BY PAULINA TAM
Rego Park resident Luis Marcial began running after he was diagnosed with Type 2 diabetes in 2010, and the only time he stopped running was when he sustained a stress reaction to his femur seven weeks ago. The 34-year-old has since then restarted his running regimen in “hardcore” fashion, because he will be running in this year’s Foot Locker Five Borough Challenge at the TCS New York City Marathon in November as the Queens representative. He will be running the 26.2-mile marathon alongside challengers from the other four boroughs.
“I simply had two choices after I was diagnosed,” Marcial said. “One was swimming, but I can’t swim, and the other was running.”

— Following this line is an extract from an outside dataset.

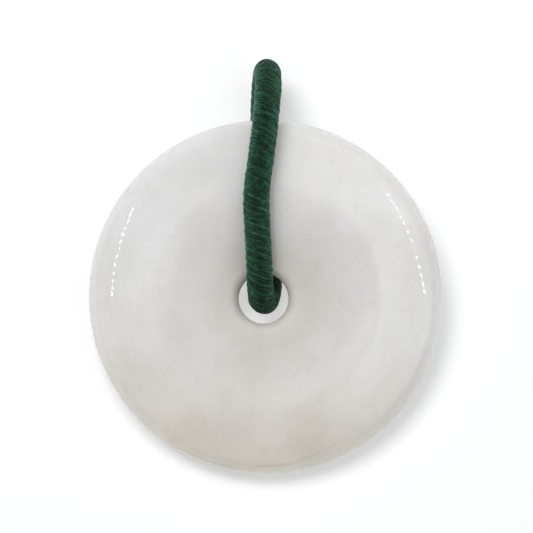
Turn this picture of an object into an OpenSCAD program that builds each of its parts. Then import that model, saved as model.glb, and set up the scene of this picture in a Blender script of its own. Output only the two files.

Running daily has not only kept Marcial on a healthy track but has also surprised his doctor with his progress, a progress that the doctor calls a “reversal of his diagnosis.” He also has not been taking any medication for diabetes.
“For me, running the marathon is a job, but it’s all going to be smiles,” he said. “Yes, it is a challenge and yes, there’s the opportunity to win but first and foremost I am representing Queens. Competing is first and winning is second.”
The upcoming annual marathon is not the first grueling run he participated in, but it is one that holds great emotional significance because he said he will be running for his state, city and borough.
Marcial injured his iliotibial band, a ligament that extends from the side of the hip to just below the knee, during the 2013 Brooklyn Half Marathon but he had no option but to finish the race, he said.
“The iliotibial band was killing me and I can barely run after passing a certain mile, but there were 65-year-olds passing me so I had no excuse,” the Queens resident said. “I just kept pushing.”
The 34-year-old also had a car accident in 2012 due to sleep deprivation. He was doing rigorous physical training throughout the day and hit a car while driving back home at night. Two weeks later he was competing in the New York City Half Marathon with one thought running in his mind.
“I was here running,” he said. “I had absolutely nothing wrong with me after the accident, and I could have very well not have made it here.”
He writes about his experiences in running and Type 2 diabetes as well as other topics like nutrition and staying healthy on his blog, www.diabeater.wordpress.com. Ending each post are three words: Live, Love, Laugh — three things that Marcial said everybody needs in their life.
“Perspective plays a big role,” he added. “Standing from the outside everyone is going to say I can’t run a marathon because that’s insane, I have Type 2 diabetes and I should be taking medication. I think it’s more of having the will and knowing you can succeed anything if you just put your mind into it.”